Land Acquisition Act (LAA) 1894

The Government of Pakistan’s current legislation governing land acquisition for public purposes is the Land Acquisition Act (LAA) of 1894 with successive amendments. The LAA regulates the land acquisition process and enables the Federal and Provincial Governments to acquire private land for public purposes. The LAA comprises 55 Sections pertaining to: area notifications and surveys, acquisition, compensation and apportionment of awards, dispute resolution, penalties and exemptions. The table below provides a summary of the salient sections of the LAA.


Table :     Salient features of the LAA 1894 and its successive amendments

Section 4: Publication of a preliminary notification (called a Section 4) in the official Gazette This notice will give appointed officers the power to enter land for the purposes of conducting surveys and other tests.

Section 5: Formal notification of land needed for a public purpose. Land Demarcation. Survey of affected persons assets. Affected persons may raise objections in writing to the Collector within 30 days of notification under section 5.

Section 5-A: Section 5a covering the need for enquiry. Stakeholder consultations.

Section 6: The Government makes a more formal declaration of intent to acquire land. Stakeholders consultations, DPAC assessment of rates

Section 7: The Land Commissioner shall direct the Land Acquisition Collector (LAC) to take order the acquisition of the land.

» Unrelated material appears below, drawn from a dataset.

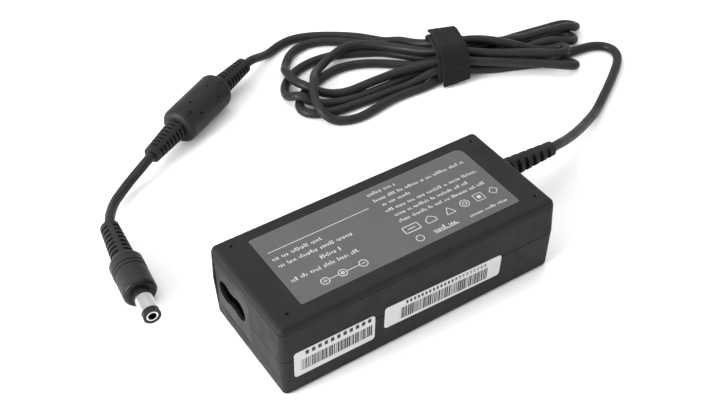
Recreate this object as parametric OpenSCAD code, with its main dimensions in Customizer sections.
// Laptop power adapter: a welded two-shell housing with its circuit inside, a figure-8 mains inlet,
// a hanked low-voltage cord with a ferrite choke, and a barrel plug.
// The housing stands on z = 0 with the middle of its base at the origin, its length along X,
// the inlet at -X and the cord at +X.

/* [Housing] */
// Length of the housing at the seam
body_l = 108; // [100:1:120]
// Width of the housing at the seam
body_w = 46.6; // [44:0.2:52]
// Height of the housing
body_h = 30.5; // [29:0.5:34]
// Height of the seam between the two shells
seam_z = 16.7; // [15.5:0.1:17.5]
// Thickness of the shell walls
wall = 2.2; // [1.8:0.1:2.6]
// Radius of the edges round the top and the base
edge_r = 2; // [1:0.1:2.2]
// How far the top shell's sides lean in
draft_top = 0.55; // [0.2:0.05:0.6]
// How far the bottom shell's sides lean in
draft_bottom = 0.7; // [0.2:0.05:0.7]
// Depth of the shallow step round the upper part of the top shell
step_in = 0.1; // [0.1:0.05:0.3]

/* [Label and stickers] */
// Length of the rating label
label_l = 85.2; // [80:0.2:88]
// Width of the rating label
label_w = 33.7; // [30:0.1:35]
// Thickness of the rating label and the stickers
film_t = 0.15; // [0.1:0.05:0.2]
// Length of the long sticker
long_sticker_l = 46.9; // [40:0.1:48]
// Height of the long sticker
long_sticker_h = 9.3; // [8:0.1:10]
// Length of the small sticker
small_sticker_l = 29.8; // [26:0.1:31]
// Height of the small sticker
small_sticker_h = 11.1; // [10:0.1:12]

/* [Mains inlet] */
// Distance from the housing's middle to the inlet's middle
inlet_y = 9.2; // [8.8:0.1:9.4]
// Height of the inlet's middle
inlet_z = 16.4; // [16:0.1:16.8]
// Diameter of a contact pin
pin_d = 2.36; // [2.3:0.01:2.4]
// Distance between the two contact pins
pin_pitch = 8.6; // [8.5:0.1:8.7]
// Length of the figure-8 opening
socket_l = 17.4; // [17:0.1:17.6]
// Height of the figure-8 opening
socket_h = 8.2; // [7.8:0.1:8.4]
// Depth of the figure-8 opening
socket_depth = 12; // [11:0.5:13]

/* [Circuit] */
// Length of the circuit board
board_l = 92; // [90:1:94]
// Width of the circuit board
board_w = 39; // [38.5:0.5:39.5]
// Thickness of the circuit board
board_t = 1.6; // [1:0.2:1.6]
// Height of the board's underside
board_z = 6; // [5:0.5:6.5]

/* [Cord] */
// Diameter of the cord
cord_d = 3.8; // [3.2:0.1:3.9]
// Diameter of the strain relief where it leaves the housing
relief_base_d = 8.6; // [8:0.1:9.4]
// Diameter of the strain relief at its tip
relief_tip_d = 5.6; // [5:0.1:6]
// Length of the strain relief outside the housing
relief_l = 28; // [24:1:30]
// Height of the hank of cord
hank_h = 13; // [12:0.5:13]

/* [Ferrite choke] */
// Diameter of the moulded ferrite housing
ferrite_d = 15; // [14.6:0.1:15.6]
// Length of the ferrite housing between its strain reliefs
ferrite_l = 30.2; // [29.4:0.2:32]

/* [Plug] */
// Diameter of the plug's moulded grip
grip_d = 12.2; // [12:0.1:12.4]
// Length of the plug's body from its strain relief to its front face
grip_l = 17.9; // [17.5:0.1:19]
// Outer diameter of the plug's barrel
barrel_d = 6.3; // [6.2:0.1:6.5]
// Diameter of the bore in the plug's tip
bore_d = 3; // [2.9:0.1:3.1]
// Length of the barrel beyond the plug's front face, with its insulating tip
barrel_l = 11.4; // [11:0.1:12]

/* [Cord tie] */
// Width of the hook-and-loop strap
strap_w = 12.5; // [10:0.5:14]
// Thickness of the hook-and-loop strap
strap_t = 1.2; // [1:0.1:1.4]

/* [Hidden] */
$fn = 48;

// Housing
half_l = body_l / 2;
half_w = body_w / 2;
top_h = body_h - seam_z;
step_z = body_h - 2.3;       // where the shallow step round the top shell begins
corner_r = ball_reach(seam_z, draft_bottom, edge_r);     // of the vertical corners at the seam
seam_groove = 0.3;           // height and depth of the dark line at the seam
tongue_t = 0.8;              // the bottom shell's tongue, which the top shell's wall closes over
tongue_h = 1.2;
tongue_gap = 0.15;
wall_inset = 0.9;            // from the outer face to the tongue
dimple_d = 1.2;
dimple_x = 48.2;
dimple_y = 17.7;

// The label's and dimples' common middle on the top face
label_at = [0.6, 0.5];
label_recess = 0.2;
label_r = 0.7;
label_big_r = 3;             // the one large corner, at +X +Y

// Stickers on the -Y side, [x, z] of each middle
small_at = [-34.7, 13.2];
long_at = [7.4, 13.8];
long_tilt = -1.7;
film_gap = 0.003;            // between a sticker and the leaning side behind it

// Inlet moulding
panel_y = [-2.8, 20.2];      // its two sides
panel_z = [6.5, 25.1];       // its bottom and top
panel_chamfer = 1.4;
panel_gap = 0.15;
flange_y = [-4, 20.3];       // of the rim that holds the panel from inside
flange_t = 1.6;
socket_body = [20, 12];      // width and height of the block round the opening
panel_face_x = -half_l + 0.5;
socket_floor_x = panel_face_x + socket_depth;
inlet_back_x = socket_floor_x + 3.5;
pin_shank_d = pin_d + 0.6;   // where a pin sits in the moulding
lobe_r = socket_h / 2;
lobe_y = socket_l / 2 - lobe_r;
waist_h = 6.4;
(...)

Section 8: The LAC has then to direct which land is required to be physically marked out, measured and planned.

Section 9: The LAC gives notice to all PAPs that the Government intends to take possession of the land and if they have any claims for compensation then these claims are to be made to the LAC at an appointed time.

Section 10: Delegates power to the LAC to record statements of PAPs in the area of land to be acquired or any part thereof as co-proprietor, sub-proprietor, mortgagee, and tenant or otherwise.

Section 11: Enables the Collector to make enquiries into the measurements, value and claim and then to issue the final “award". The award includes the land's marked area and the valuation of compensation.

Section 16: When the LAC has made an award under Section 11, the LAC will then take possession and the land shall thereupon belong to the Government, free from all encumbrances.

Section 17: In cases of urgency, whenever the Government can take possession of any land needed for public purposes or for a Company. Such land shall thereupon belong to the Government, free from all encumbrances

Section 18: In case of dissatisfaction with the award PAPs may request the LAC to refer the case onward to the court for decision. This does not affect taking possession of the land

Section 23: The award of compensation for the owners for acquired land is determined at its market value plus 15% in view of compulsory nature of the acquisition for public purposes.

Section 28: Relates to the determination of compensation values and interest premium for land acquisition

Section 31: Provides that the LAC can, instead of awarding cash compensation in respect of any land, make any arrangement with a person having an interest in such land, including the grant of other lands in exchange


LAA - Land Ownership and Records

If occupants, who claim to be land owners, do not have any written tenancy agreement the LAA provides that confirmation on land possession can be provided by a court of law. This is common practice in Pakistan-administered Kashmir and accepted by the local administration, in particular, the Revenue Department and the Patwaris. 


LAA - Public Notification Regarding Cut-off-Date

The LAA requires a public notification of the ‘Cut-off-Date’, once the need for land acquisition of a project has been established. Besides restricting any further development on the notified land, it authorises the government functionaries to:

  • Enter and survey the land; including inspection of cadastral objects and their measurement

  • Dig or bore into the subsoil for assessing the soil quality

  • Set out boundaries of the land proposed to be acquired

  • Mark levels, boundaries and lines by placing marks and cutting trenches

  • Cut down crop, fence or jungle, under the conditions that a proper survey cannot be performed or completed without this action.


The LAA also requires that the project provides the land occupier with at least seven days’ notice in writing to inform the household of the intention to survey the land and residential properties.

Under the Draft Project Implementation and Resettlement Ordinance 2001, the Director General of Projects is duty-bound to issue and specify the cut-off date for alienation of property in the project area.

LAA - Procedure in the Field

Although LAA does not make mention of a particular person or governmental body to carry out the measurement of the land, in this particular case the required cadastral survey will be conducted by Revenue Department in collaboration with KPCL.

Information on the boundaries and sizes of plots and houses and other structures will be collected from owners by the Revenue Department officials in association with KPCL. The related cadastral elements will be investigated in the field and verified by the Revenue Department and KPCL. Where the land has never been used for dwelling or cultivation, the compensation criterion to be applied would be as explained under Section 6 of LAA. 


LAA - Grievance Redress

Grievance redress is prescribed both in LAA (1894) and the Draft Resettlement Ordinance (2002). Accordingly, affected persons not satisfied with any aspect of the resettlement procedure including entitlement to compensation, compensation of land, compensation of houses and land acquisition will have the right to file a petition against the sponsor KPCL in the higher courts. 

If an affected person is not satisfied with the outcome of their grievance, they will have the right to approach the concerned Court of Law (per Section 18 of LAA). 


Power Policy 2002 

The Project is being developed under the Power Policy 2002. Under this policy, the company is committed to commence all the civil works only after implementation of the RAP (full payment of compensation, completion of relocation measures, if any, and livelihood measures in place).


Procedures for Registering Properties

Typically, registering property requires six procedures, takes 50 days and costs 7.6% of the property value.